Exercise directions ▸
A precise retyping is required of every line from the one containing "build_sleeve(side)" down to the one containing "bpy.context.scene.collection.objects.link(empty)", both included, and of no other line.

Data excerpt ▸
○ ○ ○

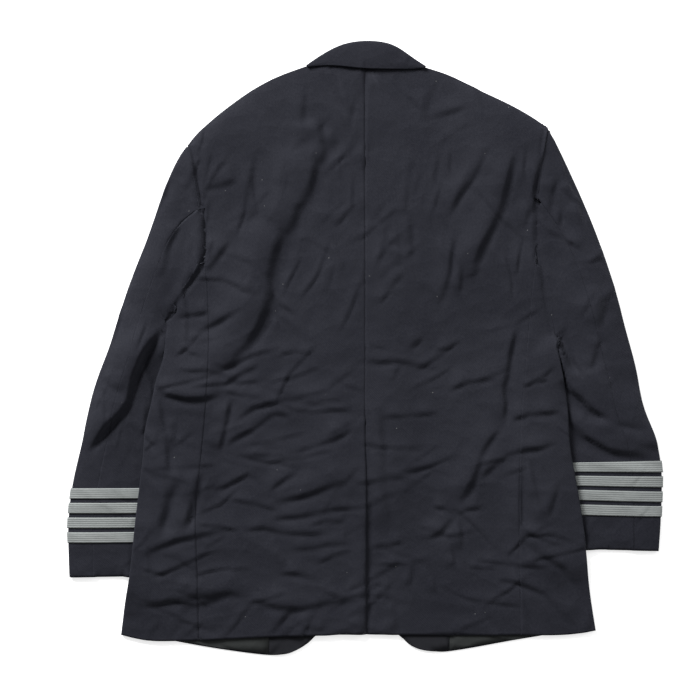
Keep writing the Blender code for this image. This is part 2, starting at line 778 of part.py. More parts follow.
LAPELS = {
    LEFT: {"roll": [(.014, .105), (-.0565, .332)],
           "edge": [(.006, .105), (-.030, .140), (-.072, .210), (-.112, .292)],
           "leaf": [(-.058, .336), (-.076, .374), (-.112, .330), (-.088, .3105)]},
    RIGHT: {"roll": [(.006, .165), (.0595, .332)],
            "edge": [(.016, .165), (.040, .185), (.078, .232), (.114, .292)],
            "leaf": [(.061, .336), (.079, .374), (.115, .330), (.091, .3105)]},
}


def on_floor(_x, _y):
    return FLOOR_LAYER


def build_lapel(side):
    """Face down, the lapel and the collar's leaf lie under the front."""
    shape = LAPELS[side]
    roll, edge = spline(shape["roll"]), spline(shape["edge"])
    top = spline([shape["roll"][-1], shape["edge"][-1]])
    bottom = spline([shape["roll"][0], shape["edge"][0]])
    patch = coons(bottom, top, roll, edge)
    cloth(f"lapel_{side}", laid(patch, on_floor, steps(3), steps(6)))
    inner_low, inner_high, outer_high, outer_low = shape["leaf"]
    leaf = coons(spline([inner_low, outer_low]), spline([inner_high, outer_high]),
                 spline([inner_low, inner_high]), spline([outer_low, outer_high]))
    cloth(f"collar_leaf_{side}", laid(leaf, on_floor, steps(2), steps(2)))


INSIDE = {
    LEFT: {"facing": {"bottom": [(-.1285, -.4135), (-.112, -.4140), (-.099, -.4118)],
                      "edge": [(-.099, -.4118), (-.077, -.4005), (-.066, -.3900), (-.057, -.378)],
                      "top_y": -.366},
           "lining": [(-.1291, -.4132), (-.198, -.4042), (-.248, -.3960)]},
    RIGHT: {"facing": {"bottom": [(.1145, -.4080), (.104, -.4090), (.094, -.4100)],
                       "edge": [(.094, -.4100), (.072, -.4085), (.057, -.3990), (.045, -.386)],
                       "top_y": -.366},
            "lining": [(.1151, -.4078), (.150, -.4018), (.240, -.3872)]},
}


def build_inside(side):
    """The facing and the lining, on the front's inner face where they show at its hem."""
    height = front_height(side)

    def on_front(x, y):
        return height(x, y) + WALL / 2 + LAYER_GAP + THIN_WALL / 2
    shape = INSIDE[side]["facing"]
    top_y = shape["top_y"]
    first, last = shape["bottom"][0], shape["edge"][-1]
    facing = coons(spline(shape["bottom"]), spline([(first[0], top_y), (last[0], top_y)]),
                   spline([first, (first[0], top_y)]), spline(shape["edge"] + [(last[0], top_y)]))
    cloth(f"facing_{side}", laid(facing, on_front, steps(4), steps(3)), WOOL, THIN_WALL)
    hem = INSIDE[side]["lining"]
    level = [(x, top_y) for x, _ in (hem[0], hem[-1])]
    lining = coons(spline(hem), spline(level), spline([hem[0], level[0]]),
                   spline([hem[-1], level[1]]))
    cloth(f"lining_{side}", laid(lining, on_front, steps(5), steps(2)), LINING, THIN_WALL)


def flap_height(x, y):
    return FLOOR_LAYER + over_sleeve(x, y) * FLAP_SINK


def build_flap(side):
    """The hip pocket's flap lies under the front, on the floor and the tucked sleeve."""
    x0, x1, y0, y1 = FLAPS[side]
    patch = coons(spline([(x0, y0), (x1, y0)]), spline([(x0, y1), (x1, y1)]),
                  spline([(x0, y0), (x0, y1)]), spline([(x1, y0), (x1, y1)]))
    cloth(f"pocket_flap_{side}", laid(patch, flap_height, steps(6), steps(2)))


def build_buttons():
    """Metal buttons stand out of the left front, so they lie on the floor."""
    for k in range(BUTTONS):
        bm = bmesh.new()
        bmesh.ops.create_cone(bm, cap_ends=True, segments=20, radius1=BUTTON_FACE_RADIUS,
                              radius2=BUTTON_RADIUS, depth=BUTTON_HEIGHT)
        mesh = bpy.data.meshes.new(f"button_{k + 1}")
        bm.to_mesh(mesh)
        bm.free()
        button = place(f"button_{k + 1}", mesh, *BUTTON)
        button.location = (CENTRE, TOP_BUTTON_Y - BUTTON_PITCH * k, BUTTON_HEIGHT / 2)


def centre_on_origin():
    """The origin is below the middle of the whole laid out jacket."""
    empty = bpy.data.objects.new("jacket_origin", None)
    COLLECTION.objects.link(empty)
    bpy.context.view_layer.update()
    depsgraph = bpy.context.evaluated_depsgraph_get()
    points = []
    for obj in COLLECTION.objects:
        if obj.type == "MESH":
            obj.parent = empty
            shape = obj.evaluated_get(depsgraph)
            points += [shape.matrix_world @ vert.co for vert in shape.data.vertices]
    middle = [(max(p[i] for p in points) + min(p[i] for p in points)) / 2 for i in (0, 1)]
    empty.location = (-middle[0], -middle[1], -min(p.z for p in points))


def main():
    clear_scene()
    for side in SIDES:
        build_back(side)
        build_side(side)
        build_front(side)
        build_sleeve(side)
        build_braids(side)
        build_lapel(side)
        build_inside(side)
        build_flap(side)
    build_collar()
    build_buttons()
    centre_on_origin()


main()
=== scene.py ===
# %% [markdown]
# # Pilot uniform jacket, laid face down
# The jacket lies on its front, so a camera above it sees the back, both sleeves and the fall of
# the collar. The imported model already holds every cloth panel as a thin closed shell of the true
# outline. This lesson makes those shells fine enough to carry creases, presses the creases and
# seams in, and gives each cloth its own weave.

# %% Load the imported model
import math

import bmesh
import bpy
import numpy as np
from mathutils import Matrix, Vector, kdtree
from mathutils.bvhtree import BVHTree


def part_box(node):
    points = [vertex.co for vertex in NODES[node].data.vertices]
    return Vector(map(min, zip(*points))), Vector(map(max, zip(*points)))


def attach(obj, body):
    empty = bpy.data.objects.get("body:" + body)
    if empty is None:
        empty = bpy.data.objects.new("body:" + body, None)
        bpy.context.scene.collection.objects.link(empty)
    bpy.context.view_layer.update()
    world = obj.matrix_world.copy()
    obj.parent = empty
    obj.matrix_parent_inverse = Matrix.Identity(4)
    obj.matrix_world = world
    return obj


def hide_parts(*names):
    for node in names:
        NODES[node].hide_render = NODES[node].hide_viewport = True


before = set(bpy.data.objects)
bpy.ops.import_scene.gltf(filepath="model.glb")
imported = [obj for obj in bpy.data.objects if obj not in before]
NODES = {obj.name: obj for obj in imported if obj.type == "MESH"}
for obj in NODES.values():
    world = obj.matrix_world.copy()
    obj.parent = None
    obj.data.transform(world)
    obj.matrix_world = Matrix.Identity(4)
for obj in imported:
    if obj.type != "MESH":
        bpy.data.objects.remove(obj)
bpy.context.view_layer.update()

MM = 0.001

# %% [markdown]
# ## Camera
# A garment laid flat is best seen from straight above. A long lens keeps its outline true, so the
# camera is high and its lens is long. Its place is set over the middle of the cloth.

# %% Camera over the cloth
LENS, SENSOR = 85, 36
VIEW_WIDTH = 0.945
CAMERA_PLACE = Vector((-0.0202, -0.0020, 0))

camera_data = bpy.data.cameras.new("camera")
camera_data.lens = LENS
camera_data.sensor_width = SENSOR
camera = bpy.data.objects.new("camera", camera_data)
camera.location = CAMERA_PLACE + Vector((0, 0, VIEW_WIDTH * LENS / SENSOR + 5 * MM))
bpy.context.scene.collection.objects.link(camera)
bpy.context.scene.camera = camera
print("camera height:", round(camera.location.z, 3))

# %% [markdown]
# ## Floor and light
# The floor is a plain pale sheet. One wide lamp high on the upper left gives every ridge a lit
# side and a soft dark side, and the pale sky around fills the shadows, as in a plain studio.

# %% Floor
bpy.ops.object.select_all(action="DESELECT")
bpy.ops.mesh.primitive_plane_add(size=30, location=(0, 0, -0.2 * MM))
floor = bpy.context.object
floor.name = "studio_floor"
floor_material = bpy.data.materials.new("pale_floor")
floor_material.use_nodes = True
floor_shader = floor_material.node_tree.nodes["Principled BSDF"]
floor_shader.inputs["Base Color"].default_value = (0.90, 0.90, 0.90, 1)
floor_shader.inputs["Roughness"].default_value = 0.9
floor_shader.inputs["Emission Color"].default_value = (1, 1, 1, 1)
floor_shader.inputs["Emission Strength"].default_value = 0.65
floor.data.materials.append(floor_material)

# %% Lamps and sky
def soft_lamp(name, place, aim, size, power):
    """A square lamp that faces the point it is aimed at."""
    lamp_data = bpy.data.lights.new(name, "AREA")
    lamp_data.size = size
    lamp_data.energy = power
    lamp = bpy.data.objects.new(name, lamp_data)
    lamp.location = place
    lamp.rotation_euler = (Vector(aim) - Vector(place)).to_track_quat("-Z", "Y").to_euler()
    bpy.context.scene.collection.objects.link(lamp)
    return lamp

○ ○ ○

Correct response ▸
        build_sleeve(side)
        build_braids(side)
        build_lapel(side)
        build_inside(side)
        build_flap(side)
    build_collar()
    build_buttons()
    centre_on_origin()


main()
=== scene.py ===
# %% [markdown]
# # Pilot uniform jacket, laid face down
# The jacket lies on its front, so a camera above it sees the back, both sleeves and the fall of
# the collar. The imported model already holds every cloth panel as a thin closed shell of the true
# outline. This lesson makes those shells fine enough to carry creases, presses the creases and
# seams in, and gives each cloth its own weave.

# %% Load the imported model
import math

import bmesh
import bpy
import numpy as np
from mathutils import Matrix, Vector, kdtree
from mathutils.bvhtree import BVHTree


def part_box(node):
    points = [vertex.co for vertex in NODES[node].data.vertices]
    return Vector(map(min, zip(*points))), Vector(map(max, zip(*points)))


def attach(obj, body):
    empty = bpy.data.objects.get("body:" + body)
    if empty is None:
        empty = bpy.data.objects.new("body:" + body, None)
        bpy.context.scene.collection.objects.link(empty)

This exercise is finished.